Tren durunca vagonun kapısını açıp indiler ve istasyona doğru yürümeye başladılar. Ama bunun için birinci hattı geçmeleri gerekiyordu. Tam geçerken yük treni geldi ve Şükriye Kalender'i biçti. Annesini kurtarmaya çalışan Kadir Kalender de başından ağır yara aldı.
Kalender ailesi TCDD'yi mahkemeye verdi. İhmal ve kusur suçlamasıyla ve maddi-manevi tazminat talebiyle. TCDD de misilleme dava açtı: Trenlerin gecikmesine neden olduğu için Şükriye Kalender'in yakınlarından tazminat istedi. Dava sonunda mahkeme, bilirkişi raporunu esas alarak kusurun yarısını (8'de 4) Şükriye Kalender'de buldu, diğer yarısını TCDD'de. İstenen tazminatı da cüzi bir rakama, 9.376 YTL'ye indirdi. Onun da TCDD'ye tazminat olarak 1.752 YTL'sini kesti. Özetle, davacılar 7.624 YTL (Yaklaşık 3.900 Euro) tazminatla gönderildi.
Temyiz, Yargıtay derken iç hukuk yolları tükenince, Kalender ailesi soluğu AİHM'de aldı. 24 Eylül 2001'de. Orada süreç -dava yükü nedeniyle- ağır ilerledi ama sonunda karara bağlandı. AİHM önceki gün Türkiye'yi davacılara yüklü bir ödeme yapmaya mahkûm etti: Şükriye Kalender'in kızı Sevim Kalender'e 35 bin Euro, iki torunu Adnan ve Aysun Kalender'e de 25'er bir Euro. Gerekçe: "Avrupa İnsan Hakları Sözleşmesi'nin adil yargılanma, yaşam ve etkili soruşturma haklarıyla ilgili maddelerinin ihlali..."
AİHM aynı gün Türkiye'yi 5 davada daha mahkûm etti. Toplam 57 bin Euro tazminat da o davaları açanlara ödenecek.

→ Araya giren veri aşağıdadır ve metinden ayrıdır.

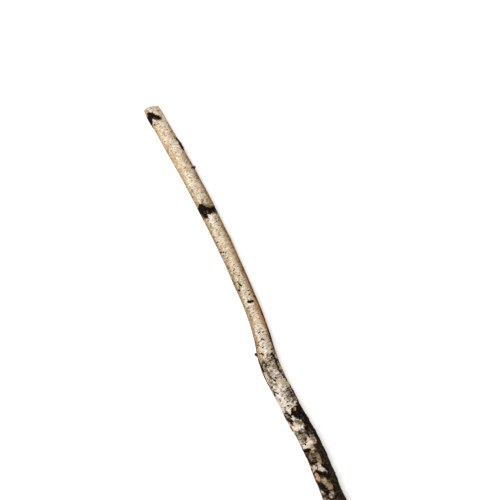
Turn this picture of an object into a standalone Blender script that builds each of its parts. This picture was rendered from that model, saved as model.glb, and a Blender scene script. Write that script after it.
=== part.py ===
"""A cut length of birch branch, lying on a flat surface with its bend lying level.

Metres, +Z up. The branch runs along X with its thin end at +X, and rests on z = 0. Places down the branch
are distances from the thin end. A turn about the branch is 0 on top and 90 degrees on its +Y side.
"""

import math
from collections import namedtuple

import bmesh
import bpy
from mathutils import Vector, noise

NAME = "birch_branch"
LENGTH = 0.910

# The branch at places down its length: the side step of its centre, its diameter, and the height of its
# underside. An underside below 0 is worn flat where the branch rests.
Station = namedtuple("Station", "along side diameter under")
COURSE = (
    Station(0.000, 0.0010, 0.0276, 0.0012),
    Station(0.075, -0.0045, 0.0288, -0.0006),
    Station(0.150, -0.0102, 0.0296, 0.0010),
    Station(0.275, -0.0136, 0.0286, -0.0006),
    Station(0.390, -0.0112, 0.0282, 0.0016),
    Station(0.440, -0.0058, 0.0304, 0.0012),
    Station(0.492, 0.0030, 0.0350, -0.0004),
    Station(0.560, 0.0026, 0.0346, -0.0006),
    Station(0.665, -0.0034, 0.0362, 0.0014),
    Station(0.735, -0.0004, 0.0372, 0.0008),
    Station(0.835, 0.0052, 0.0380, -0.0006),
    Station(0.910, 0.0064, 0.0394, 0.0006),
)

# Knots left by side shoots: each swells over its reach along and its girth across, with a hollow in it.
Knot = namedtuple("Knot", "along turn reach girth height hollow")
KNOTS = (
    Knot(0.019, 48, 0.014, 0.013, 0.0021, 0.0010),
    Knot(0.081, -78, 0.012, 0.006, 0.0022, 0.0000),
    Knot(0.112, 165, 0.012, 0.009, 0.0013, 0.0012),
    Knot(0.198, -14, 0.017, 0.017, 0.0016, 0.0018),
    Knot(0.262, -128, 0.012, 0.009, 0.0016, 0.0014),
    Knot(0.345, 128, 0.013, 0.010, 0.0017, 0.0015),
    Knot(0.380, -13, 0.007, 0.007, 0.0008, 0.0008),
    Knot(0.450, -150, 0.015, 0.012, 0.0018, 0.0016),
    Knot(0.492, 30, 0.022, 0.018, 0.0010, 0.0000),
    Knot(0.587, -20, 0.014, 0.015, 0.0020, 0.0020),
    Knot(0.612, 84, 0.010, 0.008, 0.0017, 0.0000),
    Knot(0.646, -124, 0.015, 0.012, 0.0018, 0.0016),
    Knot(0.704, 56, 0.014, 0.012, 0.0026, 0.0016),
    Knot(0.770, -62, 0.015, 0.012, 0.0020, 0.0018),
    Knot(0.838, 96, 0.016, 0.013, 0.0021, 0.0018),
)
HOLLOW_SHARPNESS = 5.0

# Short stubs of side twigs: height above the bark, thickness at the foot, and lean towards the thin end.
Stub = namedtuple("Stub", "along turn height foot lean")
STUBS = (
    Stub(0.127, -76, 0.0026, 0.0056, 35),
    Stub(0.467, 80, 0.0028, 0.0058, 30),
)
STUB_TAPER = 0.72
STUB_SIDES = 10
STUB_ROOT = 0.004

# The bark is even on the thin half and lumpy towards the butt, and calmer on the underside.
SMOOTH_LUMP = 0.0005
ROUGH_LUMP = 0.0013
LUMP_LONG = 0.032
LUMP_WIDE = 0.014
UNDERSIDE_CALM = 0.8
ROUGH_FROM = 0.440
ROUGH_TO = 0.520

# Both ends are sawn off square, with a worn rim. A cut's yaw turns its face towards +Y, and its pitch turns
# it up. The thin end is worn almost to a dome.
Cut = namedtuple("Cut", "along facing yaw pitch wear steps")
THIN_CUT = Cut(0.0, 1.0, math.radians(-8.0), math.radians(-14.0), 0.0036, 3)
BUTT_CUT = Cut(LENGTH, -1.0, math.radians(-4.0), math.radians(3.0), 0.0014, 2)

# Rings of the solid lie closer together at the knots, and keep clear of the saw cuts.
RING_STEP = 0.0092
KNOT_STEP = 0.0050
KNOT_SPAN = 1.2
OVERRUN = 0.010
END_CLEAR = 0.010
RING_CORNERS = 32
WELD = 0.00001

BARK_COLOUR = (0.66, 0.57, 0.45, 1.0)
BARK_ROUGHNESS = 0.75
SHARP_ANGLE = math.radians(40.0)


def course(along, column):
    """One column of COURSE at a place, on a smooth curve through its rows."""
    first = 0
    while first < len(COURSE) - 2 and COURSE[first + 1].along < along:
        first += 1
    places = [station.along for station in COURSE]
    values = [getattr(station, column) for station in COURSE]

    def slope(row):
        before = max(row - 1, 0)
        after = min(row + 1, len(COURSE) - 1)
        return (values[after] - values[before]) / (places[after] - places[before])

    span = places[first + 1] - places[first]
    share = (along - places[first]) / span
    share = min(max(share, 0.0), 1.0)
    start = (1 + 2 * share) * (1 - share) ** 2 * values[first]
    end = share * share * (3 - 2 * share) * values[first + 1]
    leave = share * (1 - share) ** 2 * span * slope(first)
    arrive = share * share * (share - 1) * span * slope(first + 1)
    return start + end + leave + arrive


def centre(along):
    """The middle of the branch at a place."""
    height = course(along, "diameter") / 2 + course(along, "under")
    return Vector((LENGTH / 2 - along, course(along, "side"), height))


def outward(turn):
    return Vector((0.0, math.sin(turn), math.cos(turn)))


def turn_between(turn, other):
    """The difference of two turns, the short way round."""
    return (turn - other + math.pi) % (2 * math.pi) - math.pi


def smooth_step(value, low, high):
    share = min(max((value - low) / (high - low), 0.0), 1.0)
    return share * share * (3 - 2 * share)


def swelling(along, turn):
    """How far the knots lift the bark, or sink it in their hollows."""
    radius = course(along, "diameter") / 2
    total = 0.0
    for knot in KNOTS:
        down = (along - knot.along) / knot.reach
        across = radius * turn_between(turn, math.radians(knot.turn)) / knot.girth
        distance = down * down + across * across
        total += knot.height * math.exp(-distance)
        total -= knot.hollow * math.exp(-HOLLOW_SHARPNESS * distance)
    return total


def lumps(along, turn):
    """The low unevenness of the bark, stronger on the rough part and weaker on the underside."""
    radius = course(along, "diameter") / 2
    side = outward(turn) * radius / LUMP_WIDE
    rough = smooth_step(along, ROUGH_FROM, ROUGH_TO)
    height = SMOOTH_LUMP + (ROUGH_LUMP - SMOOTH_LUMP) * rough
    height *= 1 - UNDERSIDE_CALM * max(-math.cos(turn), 0.0) ** 2
    return height * noise.noise(Vector((along / LUMP_LONG, side.y, side.z)))


def ring_places():
    """Places of the rings, from past the thin end to past the butt, with none where the ends are sawn."""
    places = [-OVERRUN, END_CLEAR]
    while places[-1] < LENGTH - END_CLEAR:
        near = any(abs(places[-1] - knot.along) < KNOT_SPAN * knot.reach for knot in KNOTS)
        places.append(places[-1] + (KNOT_STEP if near else RING_STEP))
    places[-1] = LENGTH + OVERRUN
    return places


def stem_mesh():
    """The plain tapering stem, as a mesh made from a curve."""
    curve = bpy.data.curves.new("stem_course", "CURVE")
    curve.dimensions = "3D"
    curve.twist_mode = "Z_UP"
    curve.bevel_depth = 1.0
    curve.bevel_resolution = RING_CORNERS // 2 - 2
    curve.use_fill_caps = True
    places = ring_places()
    spline = curve.splines.new("POLY")
    spline.points.add(len(places) - 1)
    for point, along in zip(spline.points, places):
        point.co = (*centre(along), 1.0)
        point.radius = course(along, "diameter") / 2
    guide = bpy.data.objects.new("stem_course", curve)
    bpy.context.scene.collection.objects.link(guide)
    bpy.context.view_layer.update()
    graph = bpy.context.evaluated_depsgraph_get()
    mesh = bpy.data.meshes.new_from_object(guide.evaluated_get(graph))
    bpy.data.objects.remove(guide)
    bpy.data.curves.remove(curve)
    return mesh


def shape_bark(bm):
    """Lifts every point by the knots and lumps, then wears the underside flat where it rests."""
    for vert in bm.verts:
        along = LENGTH / 2 - vert.co.x
        middle = centre(along)
        turn = math.atan2(vert.co.y - middle.y, vert.co.z - middle.z)
        vert.co += outward(turn) * (swelling(along, turn) + lumps(along, turn))
    rest_on_surface(bm)


def rest_on_surface(bm):
    for vert in bm.verts:
        vert.co.z = max(vert.co.z, 0.0)


def saw(bm, cut):
    """Saws the stem through at a place and wears the rim of the cut."""
    normal = Vector((cut.facing, math.tan(cut.yaw), math.tan(cut.pitch)))
    everything = bm.verts[:] + bm.edges[:] + bm.faces[:]
    bmesh.ops.bisect_plane(
        bm,
        geom=everything,
        plane_co=centre(cut.along),
        plane_no=normal.normalized(),
        clear_outer=True,
    )
    rim = [edge for edge in bm.edges if edge.is_boundary]
    bmesh.ops.holes_fill(bm, edges=rim, sides=0)
    bmesh.ops.bevel(
        bm,
        geom=rim,
        offset=cut.wear,
        offset_type="OFFSET",
        segments=cut.steps,
        profile=0.5,
        affect="EDGES",
        material=-1,
    )


def make_stub(stub, cutters):
    """A short cone, leaning towards the thin end, with its foot inside the stem."""
    turn = math.radians(stub.turn)
    lean = math.radians(stub.lean)
    direction = outward(turn) * math.cos(lean) + Vector((1.0, 0.0, 0.0)) * math.sin(lean)
    surface = centre(stub.along) + outward(turn) * (course(stub.along, "diameter") / 2)
    depth = STUB_ROOT + stub.height / math.cos(lean)
    mesh = bpy.data.meshes.new("twig_stub")
    bm = bmesh.new()
    bmesh.ops.create_cone(
        bm,
        cap_ends=True,
        segments=STUB_SIDES,
        radius1=stub.foot / 2,
        radius2=stub.foot / 2 * STUB_TAPER,
        depth=depth,
    )
    bmesh.ops.translate(bm, verts=bm.verts, vec=(0.0, 0.0, depth / 2 - STUB_ROOT))
    bmesh.ops.rotate(
        bm,
        verts=bm.verts,
        cent=(0.0, 0.0, 0.0),
        matrix=direction.to_track_quat("Z", "X").to_matrix(),
    )
    bmesh.ops.translate(bm, verts=bm.verts, vec=surface)
    bm.to_mesh(mesh)
    bm.free()
    obj = bpy.data.objects.new("twig_stub", mesh)
    obj.hide_render = True
    obj.display_type = "WIRE"
    cutters.objects.link(obj)
    return obj


def bark_material():
    material = bpy.data.materials.new("birch_bark")
    material.use_nodes = True
    shader = material.node_tree.nodes["Principled BSDF"]
    shader.inputs["Base Color"].default_value = BARK_COLOUR
    shader.inputs["Roughness"].default_value = BARK_ROUGHNESS
    shader.inputs["Metallic"].default_value = 0.0
    return material


def join_stubs(branch, cutters):
    """Joins the stubs to the stem with Boolean unions, and keeps the result as the branch's mesh."""
    for stub in STUBS:
        union = branch.modifiers.new("join_stub", "BOOLEAN")
        union.operation = "UNION"
        union.solver = "EXACT"
        union.object = make_stub(stub, cutters)
    bpy.context.view_layer.update()
    graph = bpy.context.evaluated_depsgraph_get()
    joined = bpy.data.meshes.new_from_object(branch.evaluated_get(graph))
    branch.modifiers.clear()
    branch.data = joined


def centre_on_origin(mesh):
    """Moves the mesh so that the middle of its box is over the origin and its underside is at z = 0."""
    for axis in range(2):
        places = [vert.co[axis] for vert in mesh.vertices]
        middle = (min(places) + max(places)) / 2
        for vert in mesh.vertices:
            vert.co[axis] -= middle


def main():
    for obj in list(bpy.data.objects):
        bpy.data.objects.remove(obj)
    parts = bpy.data.collections.new(NAME)
    cutters = bpy.data.collections.new("joined_shapes")
    for collection in (parts, cutters):
        bpy.context.scene.collection.children.link(collection)

    mesh = stem_mesh()
    bm = bmesh.new()
    bm.from_mesh(mesh)
    bmesh.ops.remove_doubles(bm, verts=bm.verts, dist=WELD)
    shape_bark(bm)
    saw(bm, THIN_CUT)
    saw(bm, BUTT_CUT)
    rest_on_surface(bm)
    bmesh.ops.recalc_face_normals(bm, faces=bm.faces)
    bm.to_mesh(mesh)
    bm.free()

    branch = bpy.data.objects.new(NAME, mesh)
    parts.objects.link(branch)
    join_stubs(branch, cutters)
    centre_on_origin(branch.data)
    branch.data.name = NAME
    branch.data.materials.clear()
    branch.data.materials.append(bark_material())
    branch.data.shade_smooth()
    branch.data.set_sharp_from_angle(angle=SHARP_ANGLE)


main()
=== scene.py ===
"""Dresses the birch branch: its bark, knots, scars and sawn ends, on a pale floor under soft light.

Metres, in the frame of the CAD part. The branch runs along X with its thin end at +X and lies on z = 0.
Places down the branch are distances from the thin end, and a turn about it is 0 on top and 90 degrees on
its +Y side. The marks on the bark are given in millimetres and degrees.
"""

import math
from collections import namedtuple

import bmesh
import bpy
import numpy as np
from mathutils import Matrix, Vector, noise


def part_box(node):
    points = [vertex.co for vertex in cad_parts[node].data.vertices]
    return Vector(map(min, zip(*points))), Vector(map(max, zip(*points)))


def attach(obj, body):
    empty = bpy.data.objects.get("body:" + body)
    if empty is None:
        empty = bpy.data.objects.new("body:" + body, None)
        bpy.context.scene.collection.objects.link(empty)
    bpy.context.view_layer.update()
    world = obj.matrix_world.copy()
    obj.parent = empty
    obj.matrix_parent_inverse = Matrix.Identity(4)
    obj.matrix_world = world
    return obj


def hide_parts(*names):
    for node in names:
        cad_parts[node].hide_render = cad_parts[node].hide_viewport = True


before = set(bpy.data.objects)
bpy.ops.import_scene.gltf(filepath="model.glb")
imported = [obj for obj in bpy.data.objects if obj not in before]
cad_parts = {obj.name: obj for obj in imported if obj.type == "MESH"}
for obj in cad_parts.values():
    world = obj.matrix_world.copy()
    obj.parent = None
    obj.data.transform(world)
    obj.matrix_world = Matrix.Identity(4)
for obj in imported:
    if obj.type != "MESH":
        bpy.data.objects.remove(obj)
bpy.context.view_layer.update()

MM = 0.001
NODE = "birch_branch"
BODY = "root"

# The course of the branch, as in the CAD part: side step of its centre, diameter, height of its underside.
LENGTH = 0.910
Station = namedtuple("Station", "along side diameter under")
COURSE = (
    Station(0.000, 0.0010, 0.0276, 0.0012),
    Station(0.075, -0.0045, 0.0288, -0.0006),
    Station(0.150, -0.0102, 0.0296, 0.0010),
    Station(0.275, -0.0136, 0.0286, -0.0006),
    Station(0.390, -0.0112, 0.0282, 0.0016),
    Station(0.440, -0.0058, 0.0304, 0.0012),
    Station(0.492, 0.0030, 0.0350, -0.0004),
    Station(0.560, 0.0026, 0.0346, -0.0006),
    Station(0.665, -0.0034, 0.0362, 0.0014),
    Station(0.735, -0.0004, 0.0372, 0.0008),
    Station(0.835, 0.0052, 0.0380, -0.0006),
    Station(0.910, 0.0064, 0.0394, 0.0006),
)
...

Anayasa Mahkemesi Başkanı Kılıç yerden göğe haklı: "AİHM'de davaları azaltmak için Anayasa Mahkemesi'ne bireysel başvuru hakkı tanımak şart..."
Ama bunun için yargı reformu gerek. Hukuk reformu gerek... Acilen.
Yoksa toplumda "Strasbourg'da hâkimler var" inancı ya da güvencesi "Hak arama"da AİHM'yi ilk adres yapacak kadar kökleşecek. Bu da devleti devlet yapan erklerin üçüncüsünün temellerini dinamitleyecek.